This timeless sugar cookie recipe is a classic that never goes out of style. With its buttery, tender crumb and just the right amount of sweetness, this cookie is perfect for any occasion, from holiday gatherings to a simple afternoon treat.
Butter: Unsalted and softened, this is the backbone of your cookie, bringing richness and flavor. Make sure it’s soft, but not melted, for the best texture.
Sugar: Granulated sugar adds sweetness and helps create that classic sugar cookie texture.
Egg: The egg adds moisture and binds everything together, ensuring your cookies don't crumble apart.
Vanilla Extract: This gives your cookies that lovely, warm aroma and enhances the overall flavor.
All-Purpose Flour: Provides structure to the cookies, giving them the right amount of chewiness.
Baking Powder: Acts as a leavening agent, ensuring your cookies are light and fluffy.
Salt: Just a pinch to balance the sweetness and enhance the other flavors.
These cookies are delightful on their own, but you can also decorate them with icing or sprinkles for festive occasions. Pair them with a scoop of vanilla ice cream for a simple dessert, or enjoy them with a glass of cold milk.
Start by preheating your oven to 350°F (175°C). Line a baking sheet with parchment paper for easy cleanup and to prevent sticking. Trust me, this small step makes a big difference.
In a large mixing bowl, cream together the softened butter and granulated sugar. Use a hand mixer or stand mixer if you have one. Beat until the mixture is light and fluffy, usually about 3-4 minutes. This process creates tiny air pockets that help the cookies rise perfectly.
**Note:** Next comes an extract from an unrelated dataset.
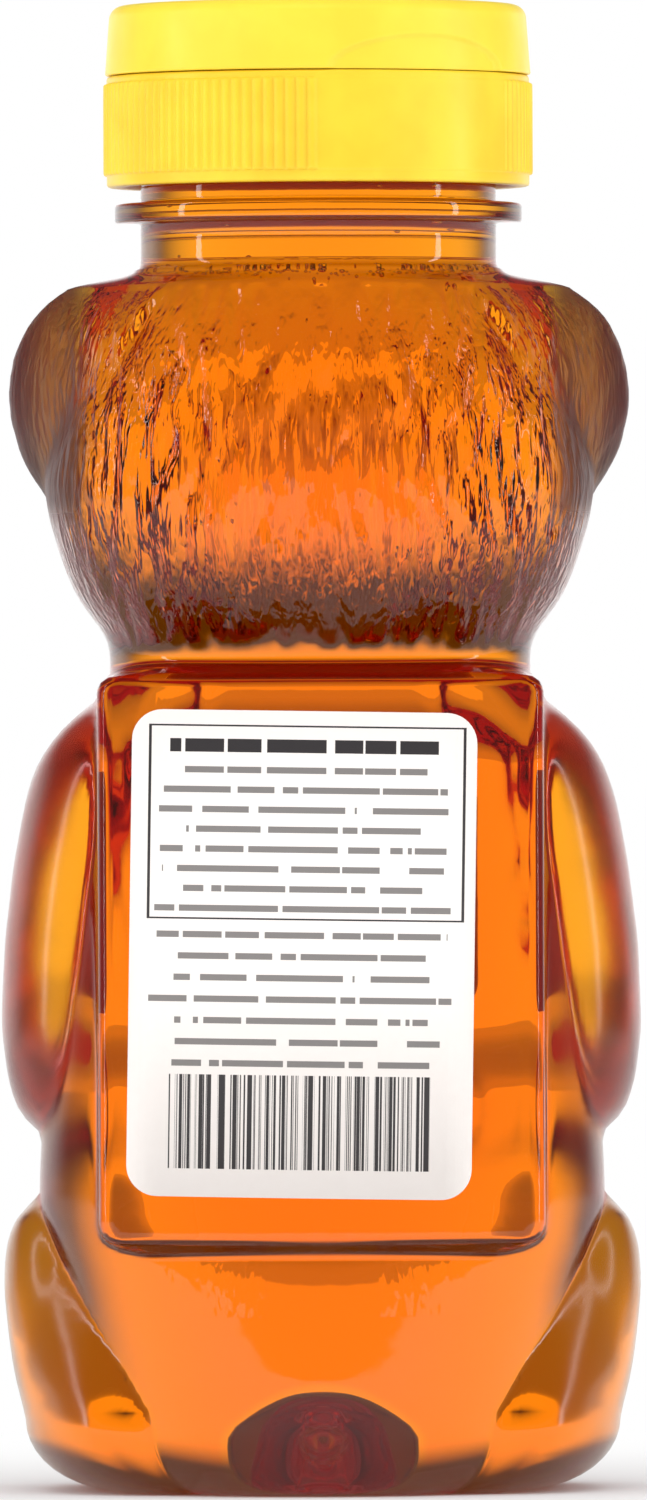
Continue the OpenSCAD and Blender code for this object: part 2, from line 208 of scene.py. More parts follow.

Next, add the egg and vanilla extract. Beat again until everything is well combined. You want a smooth, cohesive mixture with no visible egg streaks.
In a separate bowl, whisk together the flour, baking powder, and salt. This ensures the baking powder is evenly distributed, preventing any surprises in texture or taste.
Gradually add the dry ingredients to the wet mixture. Mix on low speed until just combined. Be careful not to overmix; otherwise, you’ll end up with tough cookies.
Scoop the dough and roll it into 1-inch balls. Place them on your prepared baking sheet, leaving about 2 inches of space between each cookie to allow for spreading.
Gently flatten each ball with the bottom of a glass or your hand. This helps them bake evenly.
Pop the cookies into your preheated oven and bake for 8-10 minutes. You'll want to remove them when the edges are just starting to turn golden. Overbaking can result in a crunchy rather than a soft texture.
Once out of the oven, let the cookies cool on the baking sheet for 5 minutes. This allows them to firm up a bit before you transfer them to a wire rack to cool completely.